■ **WORK TO COMPLETE**
Look in the material below for the line with "for item in" and the line with "cad_parts[node].hide_render = cad_parts[node].hide_viewport", then set down exactly those two lines and all lines between, nothing more.
○ ○ ○ ○ ○ ○ ○
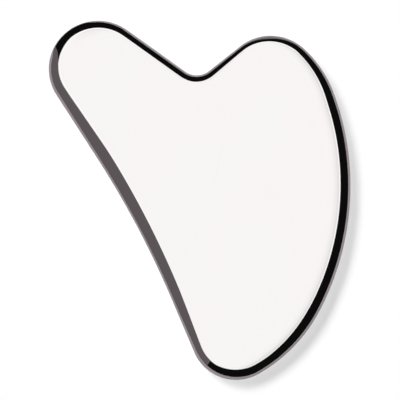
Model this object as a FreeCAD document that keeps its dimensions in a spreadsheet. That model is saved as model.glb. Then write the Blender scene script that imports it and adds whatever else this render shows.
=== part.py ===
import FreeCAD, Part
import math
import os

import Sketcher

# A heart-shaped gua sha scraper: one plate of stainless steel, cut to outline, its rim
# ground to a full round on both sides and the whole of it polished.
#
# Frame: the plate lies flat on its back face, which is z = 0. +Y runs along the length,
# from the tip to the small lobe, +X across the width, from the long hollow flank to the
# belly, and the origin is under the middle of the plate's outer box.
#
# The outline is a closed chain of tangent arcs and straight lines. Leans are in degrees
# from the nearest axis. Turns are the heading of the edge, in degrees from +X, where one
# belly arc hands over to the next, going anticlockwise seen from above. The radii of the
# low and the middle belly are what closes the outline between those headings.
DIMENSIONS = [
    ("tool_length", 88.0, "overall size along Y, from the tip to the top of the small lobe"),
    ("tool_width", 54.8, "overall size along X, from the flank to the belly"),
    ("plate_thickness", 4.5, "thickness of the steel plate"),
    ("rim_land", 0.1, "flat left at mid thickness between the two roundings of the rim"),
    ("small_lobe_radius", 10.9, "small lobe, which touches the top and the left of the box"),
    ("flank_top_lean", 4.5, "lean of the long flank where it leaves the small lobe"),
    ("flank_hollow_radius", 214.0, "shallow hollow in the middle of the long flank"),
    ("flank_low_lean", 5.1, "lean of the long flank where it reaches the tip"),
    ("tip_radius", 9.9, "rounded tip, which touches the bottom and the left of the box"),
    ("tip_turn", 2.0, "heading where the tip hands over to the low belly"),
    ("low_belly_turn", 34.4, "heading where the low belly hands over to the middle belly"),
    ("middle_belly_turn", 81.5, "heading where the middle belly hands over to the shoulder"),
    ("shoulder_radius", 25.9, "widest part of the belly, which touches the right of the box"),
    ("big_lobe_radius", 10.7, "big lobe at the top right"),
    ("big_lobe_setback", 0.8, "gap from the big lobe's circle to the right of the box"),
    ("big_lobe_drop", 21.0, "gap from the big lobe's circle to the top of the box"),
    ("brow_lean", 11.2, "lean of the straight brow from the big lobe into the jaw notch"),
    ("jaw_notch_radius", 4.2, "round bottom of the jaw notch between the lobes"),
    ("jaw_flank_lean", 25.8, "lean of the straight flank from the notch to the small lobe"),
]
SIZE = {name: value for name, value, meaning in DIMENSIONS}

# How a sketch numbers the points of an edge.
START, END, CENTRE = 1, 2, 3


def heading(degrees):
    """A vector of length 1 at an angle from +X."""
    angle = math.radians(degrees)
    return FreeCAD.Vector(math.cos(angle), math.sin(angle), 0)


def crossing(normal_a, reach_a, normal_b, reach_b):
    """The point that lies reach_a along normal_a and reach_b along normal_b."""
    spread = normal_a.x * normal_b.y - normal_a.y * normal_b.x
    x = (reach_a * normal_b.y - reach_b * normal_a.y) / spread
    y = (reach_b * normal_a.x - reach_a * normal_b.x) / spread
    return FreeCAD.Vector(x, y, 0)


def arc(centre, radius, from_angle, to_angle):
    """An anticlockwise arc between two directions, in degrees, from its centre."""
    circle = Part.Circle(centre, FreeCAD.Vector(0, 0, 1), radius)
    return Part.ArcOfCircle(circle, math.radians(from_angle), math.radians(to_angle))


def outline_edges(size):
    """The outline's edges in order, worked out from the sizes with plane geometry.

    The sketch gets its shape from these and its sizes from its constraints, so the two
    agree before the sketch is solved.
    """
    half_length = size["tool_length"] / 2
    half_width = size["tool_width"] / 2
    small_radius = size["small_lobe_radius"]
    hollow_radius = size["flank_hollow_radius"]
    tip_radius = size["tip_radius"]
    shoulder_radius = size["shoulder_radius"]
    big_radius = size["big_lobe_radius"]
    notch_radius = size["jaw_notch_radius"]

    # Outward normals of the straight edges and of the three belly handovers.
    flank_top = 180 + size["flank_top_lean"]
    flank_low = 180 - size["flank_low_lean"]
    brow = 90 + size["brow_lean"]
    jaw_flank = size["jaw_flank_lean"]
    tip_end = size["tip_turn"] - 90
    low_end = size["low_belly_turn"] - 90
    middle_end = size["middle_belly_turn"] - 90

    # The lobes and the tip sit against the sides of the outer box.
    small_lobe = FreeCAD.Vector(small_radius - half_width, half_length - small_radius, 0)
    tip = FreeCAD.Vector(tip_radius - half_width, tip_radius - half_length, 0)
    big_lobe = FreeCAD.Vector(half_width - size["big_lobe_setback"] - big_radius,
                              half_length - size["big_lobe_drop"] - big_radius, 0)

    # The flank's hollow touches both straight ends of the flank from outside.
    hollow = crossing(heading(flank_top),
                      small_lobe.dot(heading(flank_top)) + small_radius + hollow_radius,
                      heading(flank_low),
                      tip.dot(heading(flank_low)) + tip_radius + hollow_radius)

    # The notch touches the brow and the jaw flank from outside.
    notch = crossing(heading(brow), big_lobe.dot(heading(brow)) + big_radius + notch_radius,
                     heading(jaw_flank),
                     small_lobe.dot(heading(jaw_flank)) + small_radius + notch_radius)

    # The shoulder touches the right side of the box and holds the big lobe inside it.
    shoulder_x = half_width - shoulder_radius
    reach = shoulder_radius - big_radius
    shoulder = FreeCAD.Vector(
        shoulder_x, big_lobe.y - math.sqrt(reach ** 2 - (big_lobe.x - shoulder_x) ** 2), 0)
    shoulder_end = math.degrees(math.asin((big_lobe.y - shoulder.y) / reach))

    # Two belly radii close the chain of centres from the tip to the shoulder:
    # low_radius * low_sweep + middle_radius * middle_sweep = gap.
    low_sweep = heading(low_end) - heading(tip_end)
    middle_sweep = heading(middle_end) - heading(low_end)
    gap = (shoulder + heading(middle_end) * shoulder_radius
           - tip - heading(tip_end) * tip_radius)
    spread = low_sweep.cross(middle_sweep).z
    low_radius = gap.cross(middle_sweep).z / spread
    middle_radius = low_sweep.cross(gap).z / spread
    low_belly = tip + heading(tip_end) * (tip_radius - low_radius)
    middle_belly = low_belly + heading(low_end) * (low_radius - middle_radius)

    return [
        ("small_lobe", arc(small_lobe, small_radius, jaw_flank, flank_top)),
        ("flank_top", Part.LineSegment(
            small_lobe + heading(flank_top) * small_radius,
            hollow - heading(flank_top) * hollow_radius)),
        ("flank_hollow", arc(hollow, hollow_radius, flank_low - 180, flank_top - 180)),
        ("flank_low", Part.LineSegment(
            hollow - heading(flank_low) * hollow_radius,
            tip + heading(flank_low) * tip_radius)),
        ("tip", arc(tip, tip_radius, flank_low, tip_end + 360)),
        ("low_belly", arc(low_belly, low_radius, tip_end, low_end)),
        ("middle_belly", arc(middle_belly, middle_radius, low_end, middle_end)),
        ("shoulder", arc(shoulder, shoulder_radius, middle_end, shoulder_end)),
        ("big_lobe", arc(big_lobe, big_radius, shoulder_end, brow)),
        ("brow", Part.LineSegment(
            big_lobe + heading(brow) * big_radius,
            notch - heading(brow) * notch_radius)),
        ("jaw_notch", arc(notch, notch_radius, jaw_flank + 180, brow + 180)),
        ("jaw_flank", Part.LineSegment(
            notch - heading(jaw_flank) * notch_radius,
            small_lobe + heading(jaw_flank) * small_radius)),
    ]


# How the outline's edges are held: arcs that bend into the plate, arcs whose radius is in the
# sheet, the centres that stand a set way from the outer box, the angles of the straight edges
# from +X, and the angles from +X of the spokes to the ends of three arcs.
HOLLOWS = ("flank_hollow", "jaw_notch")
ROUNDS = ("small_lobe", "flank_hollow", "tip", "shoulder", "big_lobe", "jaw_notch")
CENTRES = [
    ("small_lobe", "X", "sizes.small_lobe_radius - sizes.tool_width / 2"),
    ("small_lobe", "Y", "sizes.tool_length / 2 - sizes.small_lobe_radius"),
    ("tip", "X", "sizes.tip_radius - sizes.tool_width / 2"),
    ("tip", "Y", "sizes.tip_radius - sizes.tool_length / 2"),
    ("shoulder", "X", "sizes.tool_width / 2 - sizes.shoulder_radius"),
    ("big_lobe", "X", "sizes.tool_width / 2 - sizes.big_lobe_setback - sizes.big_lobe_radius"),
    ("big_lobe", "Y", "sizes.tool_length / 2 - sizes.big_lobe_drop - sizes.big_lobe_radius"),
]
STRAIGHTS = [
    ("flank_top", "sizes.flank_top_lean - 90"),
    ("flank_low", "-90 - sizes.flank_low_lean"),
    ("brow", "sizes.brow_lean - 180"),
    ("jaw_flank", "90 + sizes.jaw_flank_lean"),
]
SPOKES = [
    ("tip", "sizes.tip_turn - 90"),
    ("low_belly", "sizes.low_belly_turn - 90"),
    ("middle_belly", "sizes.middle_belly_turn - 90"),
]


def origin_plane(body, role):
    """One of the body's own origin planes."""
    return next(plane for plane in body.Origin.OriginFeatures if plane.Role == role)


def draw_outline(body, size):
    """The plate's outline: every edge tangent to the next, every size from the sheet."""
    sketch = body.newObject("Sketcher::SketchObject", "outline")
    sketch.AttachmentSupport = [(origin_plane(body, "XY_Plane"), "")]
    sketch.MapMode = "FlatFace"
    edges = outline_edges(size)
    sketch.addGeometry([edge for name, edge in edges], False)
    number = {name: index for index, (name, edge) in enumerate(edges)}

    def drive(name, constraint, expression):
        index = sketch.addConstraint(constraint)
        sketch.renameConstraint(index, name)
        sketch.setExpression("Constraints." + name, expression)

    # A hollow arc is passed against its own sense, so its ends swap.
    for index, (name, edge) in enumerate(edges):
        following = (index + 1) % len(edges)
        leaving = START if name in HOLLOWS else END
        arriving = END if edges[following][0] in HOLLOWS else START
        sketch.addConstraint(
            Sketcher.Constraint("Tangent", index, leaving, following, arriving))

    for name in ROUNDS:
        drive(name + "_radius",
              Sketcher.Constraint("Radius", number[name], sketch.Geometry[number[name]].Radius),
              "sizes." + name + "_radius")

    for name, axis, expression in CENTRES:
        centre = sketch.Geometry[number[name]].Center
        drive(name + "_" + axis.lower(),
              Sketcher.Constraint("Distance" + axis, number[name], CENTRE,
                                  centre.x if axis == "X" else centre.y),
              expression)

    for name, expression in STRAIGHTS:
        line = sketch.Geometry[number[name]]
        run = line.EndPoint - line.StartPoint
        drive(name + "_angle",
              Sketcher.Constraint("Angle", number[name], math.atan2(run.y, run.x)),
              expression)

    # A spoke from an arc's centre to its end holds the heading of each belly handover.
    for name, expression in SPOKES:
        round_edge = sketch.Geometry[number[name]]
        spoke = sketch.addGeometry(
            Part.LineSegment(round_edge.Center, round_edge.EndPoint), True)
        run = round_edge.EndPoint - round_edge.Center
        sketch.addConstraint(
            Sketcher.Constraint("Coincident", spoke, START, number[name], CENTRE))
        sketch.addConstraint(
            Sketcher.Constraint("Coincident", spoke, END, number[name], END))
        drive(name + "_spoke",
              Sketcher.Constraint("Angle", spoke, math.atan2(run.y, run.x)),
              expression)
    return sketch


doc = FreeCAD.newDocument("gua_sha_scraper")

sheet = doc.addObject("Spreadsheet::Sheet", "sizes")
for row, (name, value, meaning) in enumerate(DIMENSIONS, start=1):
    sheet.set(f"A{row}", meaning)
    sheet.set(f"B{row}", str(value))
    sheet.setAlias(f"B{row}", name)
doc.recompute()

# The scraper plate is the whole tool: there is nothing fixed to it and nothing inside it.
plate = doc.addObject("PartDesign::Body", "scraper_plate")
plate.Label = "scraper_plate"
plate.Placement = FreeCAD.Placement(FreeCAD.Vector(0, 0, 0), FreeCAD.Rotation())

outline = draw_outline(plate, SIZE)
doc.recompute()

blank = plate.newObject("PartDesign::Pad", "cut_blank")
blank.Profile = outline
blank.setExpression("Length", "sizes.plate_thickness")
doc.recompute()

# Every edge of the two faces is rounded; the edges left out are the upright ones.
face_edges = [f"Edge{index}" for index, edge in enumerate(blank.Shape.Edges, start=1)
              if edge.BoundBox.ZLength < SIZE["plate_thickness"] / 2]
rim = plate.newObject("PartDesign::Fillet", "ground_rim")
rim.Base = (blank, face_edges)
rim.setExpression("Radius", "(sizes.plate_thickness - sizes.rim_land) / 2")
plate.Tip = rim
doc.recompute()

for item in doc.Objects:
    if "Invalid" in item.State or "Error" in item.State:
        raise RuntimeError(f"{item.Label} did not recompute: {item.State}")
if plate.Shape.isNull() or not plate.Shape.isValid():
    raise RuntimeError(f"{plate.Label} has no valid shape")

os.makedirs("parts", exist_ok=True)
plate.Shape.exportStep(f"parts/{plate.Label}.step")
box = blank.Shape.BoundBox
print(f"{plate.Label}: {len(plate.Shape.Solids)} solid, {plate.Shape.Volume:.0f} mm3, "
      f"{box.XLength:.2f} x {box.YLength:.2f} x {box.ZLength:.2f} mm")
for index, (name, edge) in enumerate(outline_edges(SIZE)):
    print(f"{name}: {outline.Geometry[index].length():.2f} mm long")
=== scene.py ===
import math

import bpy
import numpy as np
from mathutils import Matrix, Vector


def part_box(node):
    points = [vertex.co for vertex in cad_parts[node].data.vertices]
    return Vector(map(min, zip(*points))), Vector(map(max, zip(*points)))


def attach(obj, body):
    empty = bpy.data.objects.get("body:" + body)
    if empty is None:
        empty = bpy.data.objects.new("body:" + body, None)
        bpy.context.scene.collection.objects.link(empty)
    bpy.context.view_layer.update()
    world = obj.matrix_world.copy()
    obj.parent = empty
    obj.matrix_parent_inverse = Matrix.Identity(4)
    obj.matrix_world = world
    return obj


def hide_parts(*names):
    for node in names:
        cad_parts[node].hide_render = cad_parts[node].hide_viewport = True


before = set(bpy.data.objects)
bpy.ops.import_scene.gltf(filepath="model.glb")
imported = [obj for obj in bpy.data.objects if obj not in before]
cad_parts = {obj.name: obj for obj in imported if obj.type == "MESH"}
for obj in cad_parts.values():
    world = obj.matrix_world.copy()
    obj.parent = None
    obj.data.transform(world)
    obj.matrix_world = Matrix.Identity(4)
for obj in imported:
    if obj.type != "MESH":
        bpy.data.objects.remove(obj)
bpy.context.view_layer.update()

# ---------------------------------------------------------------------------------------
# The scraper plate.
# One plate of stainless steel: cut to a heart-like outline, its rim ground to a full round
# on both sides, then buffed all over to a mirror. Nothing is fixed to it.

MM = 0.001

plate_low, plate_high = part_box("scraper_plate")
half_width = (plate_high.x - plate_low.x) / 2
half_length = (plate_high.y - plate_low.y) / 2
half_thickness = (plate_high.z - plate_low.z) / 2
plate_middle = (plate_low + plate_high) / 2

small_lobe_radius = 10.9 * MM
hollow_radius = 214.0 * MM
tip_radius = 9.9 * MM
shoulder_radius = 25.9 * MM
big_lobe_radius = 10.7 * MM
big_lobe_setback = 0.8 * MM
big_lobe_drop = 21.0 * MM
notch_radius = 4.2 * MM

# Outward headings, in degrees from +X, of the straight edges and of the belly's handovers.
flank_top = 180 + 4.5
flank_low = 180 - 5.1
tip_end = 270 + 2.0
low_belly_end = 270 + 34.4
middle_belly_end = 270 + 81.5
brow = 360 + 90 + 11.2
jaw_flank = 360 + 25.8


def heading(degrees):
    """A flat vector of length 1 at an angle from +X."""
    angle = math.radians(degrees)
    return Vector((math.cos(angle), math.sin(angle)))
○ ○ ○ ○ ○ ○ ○
■ **SOLUTION TO THIS PROBLEM**
for item in doc.Objects:
    if "Invalid" in item.State or "Error" in item.State:
        raise RuntimeError(f"{item.Label} did not recompute: {item.State}")
if plate.Shape.isNull() or not plate.Shape.isValid():
    raise RuntimeError(f"{plate.Label} has no valid shape")

os.makedirs("parts", exist_ok=True)
plate.Shape.exportStep(f"parts/{plate.Label}.step")
box = blank.Shape.BoundBox
print(f"{plate.Label}: {len(plate.Shape.Solids)} solid, {plate.Shape.Volume:.0f} mm3, "
      f"{box.XLength:.2f} x {box.YLength:.2f} x {box.ZLength:.2f} mm")
for index, (name, edge) in enumerate(outline_edges(SIZE)):
    print(f"{name}: {outline.Geometry[index].length():.2f} mm long")
=== scene.py ===
import math

import bpy
import numpy as np
from mathutils import Matrix, Vector


def part_box(node):
    points = [vertex.co for vertex in cad_parts[node].data.vertices]
    return Vector(map(min, zip(*points))), Vector(map(max, zip(*points)))


def attach(obj, body):
    empty = bpy.data.objects.get("body:" + body)
    if empty is None:
        empty = bpy.data.objects.new("body:" + body, None)
        bpy.context.scene.collection.objects.link(empty)
    bpy.context.view_layer.update()
    world = obj.matrix_world.copy()
    obj.parent = empty
    obj.matrix_parent_inverse = Matrix.Identity(4)
    obj.matrix_world = world
    return obj


def hide_parts(*names):
    for node in names:
        cad_parts[node].hide_render = cad_parts[node].hide_viewport = True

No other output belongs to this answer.